To me the Equinoxes Ostara and Mabon are particularly Pagan in their symbolism even though they have long been the least commonly celebrated of our contemporary sacred days. Solstices were far easier to calculate and symbolized the great dualities of embodiment: life and death, light and dark. Their history is ancient and world wide, at least out of the tropics. Our four Cross Quarter Sabbats are geared to harvest cycles, and so also quite venerable. The Equinoxes are relative newcomers.
But very appropriate ones. Along with Ostara, the Spring Equinox, Mabon exemplifies balance, a balance that is always dynamic. After Mabon the balance will tip from the predominance of light to the growing presence of darkness, from warmth to cold, from growth to dormancy. Throughout much of the US signs of this shift are evident to the careful observer, from the declining vitality of our gardens, flowers that have ceased their bloom, and become seeds, the touches of color just beginning to appear on some impatient leaves, and the advent of colder mornings. But there are still some weeks of growth and harvest ahead of us here in Sonoma County, as well as in many other parts of the country.

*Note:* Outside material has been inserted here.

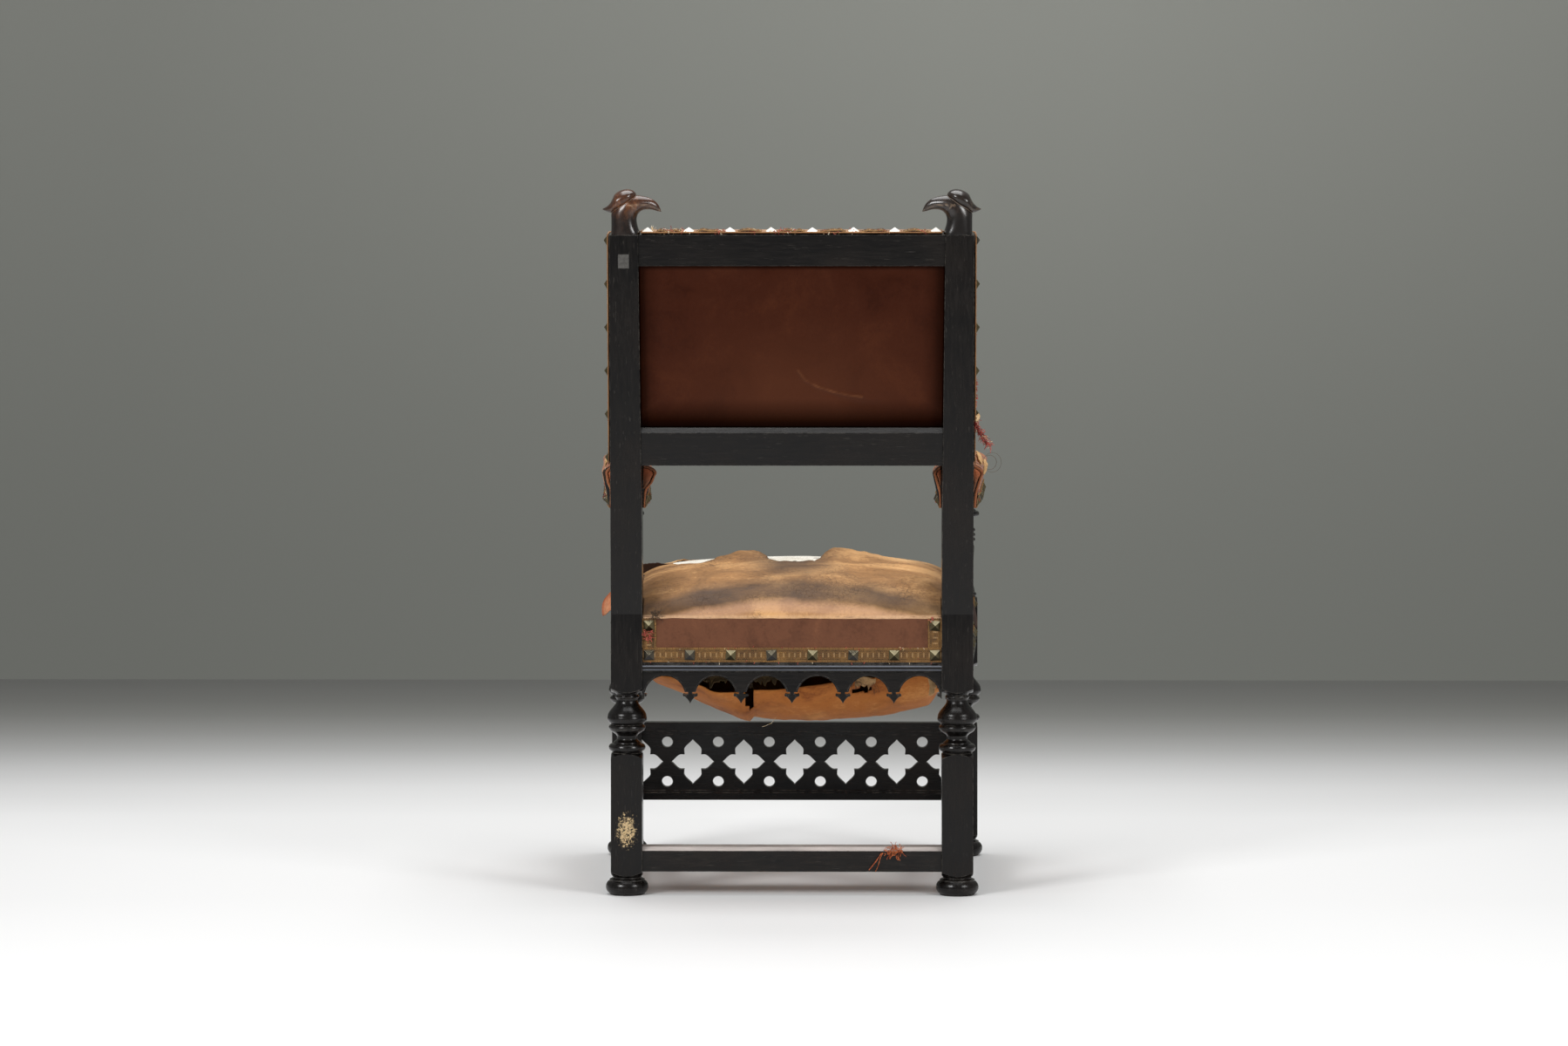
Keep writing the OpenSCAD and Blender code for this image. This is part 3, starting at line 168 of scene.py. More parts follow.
def plug(socket, value):
    """Link a socket to a wire or to another socket, or give it a plain value."""
    value = value.socket if isinstance(value, Wire) else value
    if isinstance(value, bpy.types.NodeSocket):
        socket.id_data.links.new(value, socket)
    else:
        socket.default_value = value


def put(tree, kind, inputs=None, **settings):
    """Add a node, set its properties, and link or set its inputs."""
    item = tree.nodes.new(kind)
    for name, value in settings.items():
        setattr(item, name, value)
    for name, value in (inputs or {}).items():
        plug(item.inputs[name], value)
    return item


def shade(near, kind, inputs=None, **settings):
    """Add a shader node to the tree of a wire. What comes out is returned as wires, by name."""
    item = put(near.tree, "ShaderNode" + kind, inputs, **settings)
    return {socket.name: Wire(socket) for socket in item.outputs}


def maths(operation, a, b=0.5, c=0.0):
    return shade(a, "Math", {0: a, 1: b, 2: c}, operation=operation)["Value"]


def rgb(code):
    """Linear colour from a six-digit screen colour."""
    parts = [int(code[i:i + 2], 16) / 255 for i in (0, 2, 4)]
    linear = [c / 12.92 if c <= 0.04045 else ((c + 0.055) / 1.055) ** 2.4 for c in parts]
    return (*linear, 1)


def start_material(name):
    """An empty material, and its object coordinates."""
    material = bpy.data.materials.new(name)
    material.use_nodes = True
    place = put(material.node_tree, "ShaderNodeTexCoord").outputs["Object"]
    return material, Wire(place)


def finish_shader(material, **sockets):
    """Plug colours and values into the shader. A plain number is set on its own socket."""
    shader = material.node_tree.nodes["Principled BSDF"]
    for name, value in sockets.items():
        plug(shader.inputs[name.replace("_", " ")], value)


# %% Patterns and colours


def stretch(place, scale):
    return shade(place, "Mapping", {"Vector": place, "Scale": scale})["Vector"]


def cloud(place, scale, detail=4, rough=0.55, distort=0.0):
    """Noise whose lumps are about 1 / scale metres across."""
    return shade(place, "TexNoise", {"Vector": place, "Scale": scale, "Detail": detail,
                                     "Roughness": rough, "Distortion": distort})["Fac"]


def ribs(place, size, distortion, way):
    """Fine parallel waves across X or Y, as threads lie in a weave."""
    return shade(place, "TexWave", {"Vector": place, "Scale": size, "Distortion": distortion},
                 bands_direction=way)["Fac"]


def axis_of(place, letter):
    return shade(place, "SeparateXYZ", {"Vector": place})[letter]


def facing(place, letter):
    """How far the surface looks along an axis, from -1 to 1."""
    return axis_of(shade(place, "NewGeometry")["Normal"], letter)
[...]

And so when we meet in ritual tonight our altar will be covered with the fruits of the season. We will ask the Gods to come and bless them. Afterwards we will eat some of this bounty while taking the rest home. But we will also focus on balance.
For the Equinox balance between the eternally dancing dualities of life reigns and is honored. Neither predominates. And so, for our ritual tonight we will focus on what needs greater balance in our lives, as well as gratitude for the fruits of this summer. For me at least one balance, returning after too long an absence, is to work with the energies and spirits of the land along with all this head tripping.
What needs more balance in your life? If you can, work that need into your ritual, either as a group or as a solitary.
I would love to have posted on Mabon earlier, but this month has been too discombobulated. No sooner than I began to finally feel moved in than a bag containing my checkbook, date book, and David Abram’s Becoming Animal was stolen. That led to a long time at the bank and missing various things I’d written down.
(I hope the thief, or someone else, reads the book. I’d almost finished, and it is awesome. I’ve bought another but my review will have to wait till I’ve finished. The good dimension of this is that I am rereading much of it to get to where I was. )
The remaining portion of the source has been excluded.